Comment avez-vous procédé ?
Plutôt que de partir sur une âme existante qu’on viendrait coller entre les deux couches de carbone, nous avons voulu fabriquer directement l’âme sur le composite. Dans notre procédé, nous fabriquons le sandwich couche par couche. Pour le matériau de notre âme, nous avons choisi une résine mousse époxy. En fait, quand on utilise cette résine sous forme brute, elle a une forme liquide, un peu pâteuse. Après son application, elle gonfle et cela crée une sorte de matériau un peu cellulaire, quelque chose de plus allégé que l’eau. La mousse vient englober la première couche de carbone et, ensuite, on vient fabriquer la deuxième couche par-dessus. Le brevet porte vraiment sur ce procédé de fabrication de sandwich au fur et à mesure.

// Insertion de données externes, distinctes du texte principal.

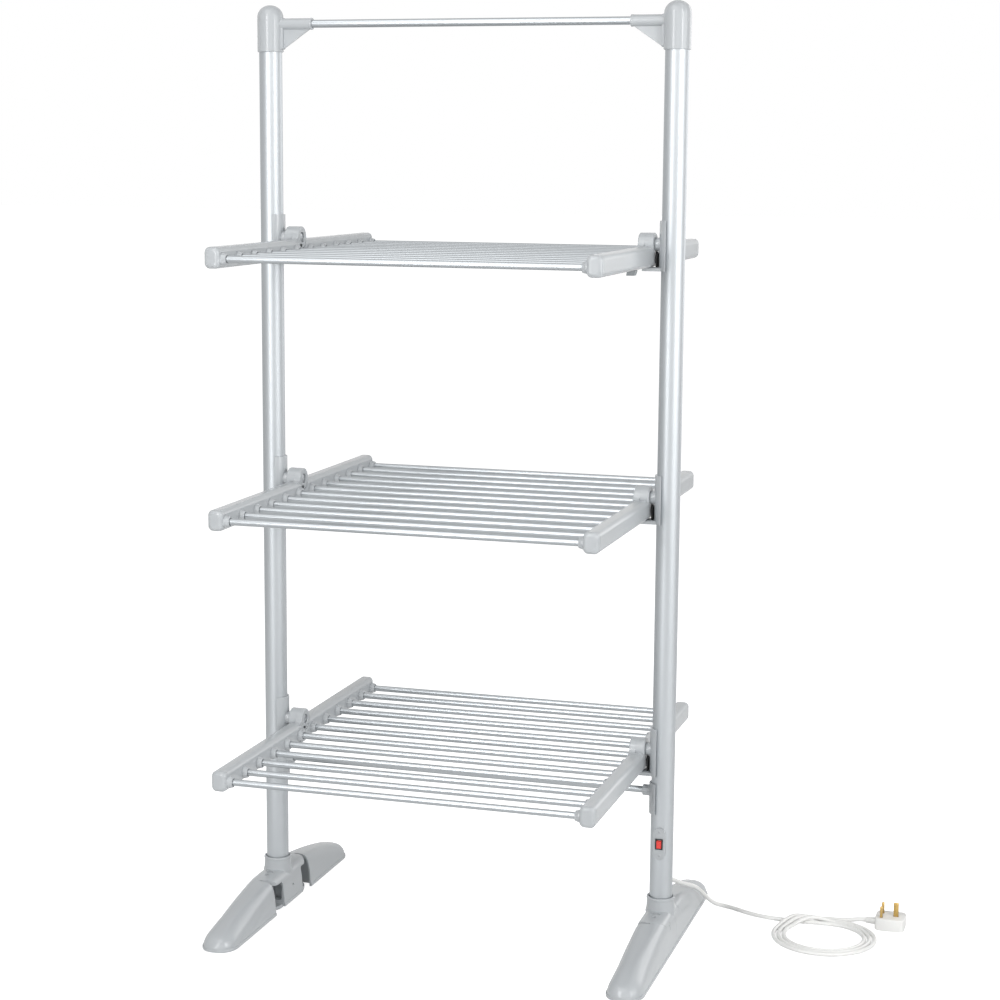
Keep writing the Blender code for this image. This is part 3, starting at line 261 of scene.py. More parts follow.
def zinc_plated_steel():
    """Bright zinc plated on steel: a cool grey with a fine, uneven shine."""
    material, tree, shader = new_material("zinc_plated_steel", "#A7AAAD", 0.36, Metallic=1.0)
    place = add_node(tree, "ShaderNodeTexCoord")
    # The plating's brighter and duller spots are about 1.1 mm across
    spots = add_node(tree, "ShaderNodeTexNoise", {"Scale": 900.0, "Detail": 2.0},
                     {"Vector": place.outputs["Object"]})
    gloss = add_node(tree, "ShaderNodeMapRange", {"To Min": 0.30, "To Max": 0.46},
                     {"Value": spots.outputs["Fac"]})
    tree.links.new(gloss.outputs[0], shader.inputs["Roughness"])
    return material


def soft_pvc(name, colour, roughness):
    """Extruded or moulded PVC: matt, with a slight drag in its skin."""
    material, tree, shader = new_material(name, colour, roughness, IOR=1.52)
    place = add_node(tree, "ShaderNodeTexCoord")
    # The skin's drag marks are about 1 mm apart
    skin = add_node(tree, "ShaderNodeTexNoise", {"Scale": 1000.0, "Detail": 2.0},
                    {"Vector": place.outputs["Object"]})
    relief = add_node(tree, "ShaderNodeBump", {"Strength": 0.08, "Distance": 0.0001},
                      {"Height": skin.outputs["Fac"]})
    tree.links.new(relief.outputs[0], shader.inputs["Normal"])
    return material


def red_lens():
    """Clear red polycarbonate over a neon lamp: it glows a little, evenly all over."""
    material, _, shader = new_material("red_polycarbonate_lens", "#C81E1E", 0.18, IOR=1.585,
                                       Transmission_Weight=0.25)
    shader.inputs["Emission Color"].default_value = linear("#FF5A4E")
    shader.inputs["Emission Strength"].default_value = 0.35
    return material


def moulded_rubber():
    """Matt black rubber with a dusty bloom."""
    material, tree, shader = new_material("moulded_rubber", "#2E2F30", 0.8, IOR=1.52)
    place = add_node(tree, "ShaderNodeTexCoord")
    # The bloom lies in patches about 3 mm across
    bloom = add_node(tree, "ShaderNodeTexNoise", {"Scale": 300.0, "Detail": 3.0},
                     {"Vector": place.outputs["Object"]})
    gloss = add_node(tree, "ShaderNodeMapRange", {"To Min": 0.70, "To Max": 0.95},
                     {"Value": bloom.outputs["Fac"]})
    tree.links.new(gloss.outputs[0], shader.inputs["Roughness"])
    return material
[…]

Depuis quand utilisez-vous ce procédé ?
Depuis 2010, nous fabriquons toutes nos fusées ARES à partir de ces tubes, y compris la fusée supersonique SERA1 lancée avec succès en Suède au mois de mai 2014. Si nous n’avons pas déposé le brevet plus tôt, c’est tout simplement parce que nous avions mis en place ce procédé sans se demander s’il valait réellement quelque chose. Pourtant, au bout de deux-trois ans et à force de regarder ce qu’il se faisait autour, nous nous sommes rendus compte qu’il n’existait pas grand-chose de similaire. Après avoir vérifié que cette technique était brevetable, nous avons déposé le brevet.

Même si d’autres brevets ont déjà été déposés dans le cadre du projet PERSEUS, celui-là est le premier brevet déposé par le Laboratoire de Mécatronique de l’IPSA. C’est une fierté ?
Pour moi, oui. Il valorise beaucoup le travail réalisé et s’agit d’une reconnaissance de plus pour le laboratoire. Ce brevet a d’ailleurs été déposé en copropriété IPSA-CNES, ce qui signifie qu’il est passé en commission interne au CNES afin de décider de son dépôt. Le CNES a donc vu qu’il y avait un réel intérêt autour. C’est forcément très gratifiant.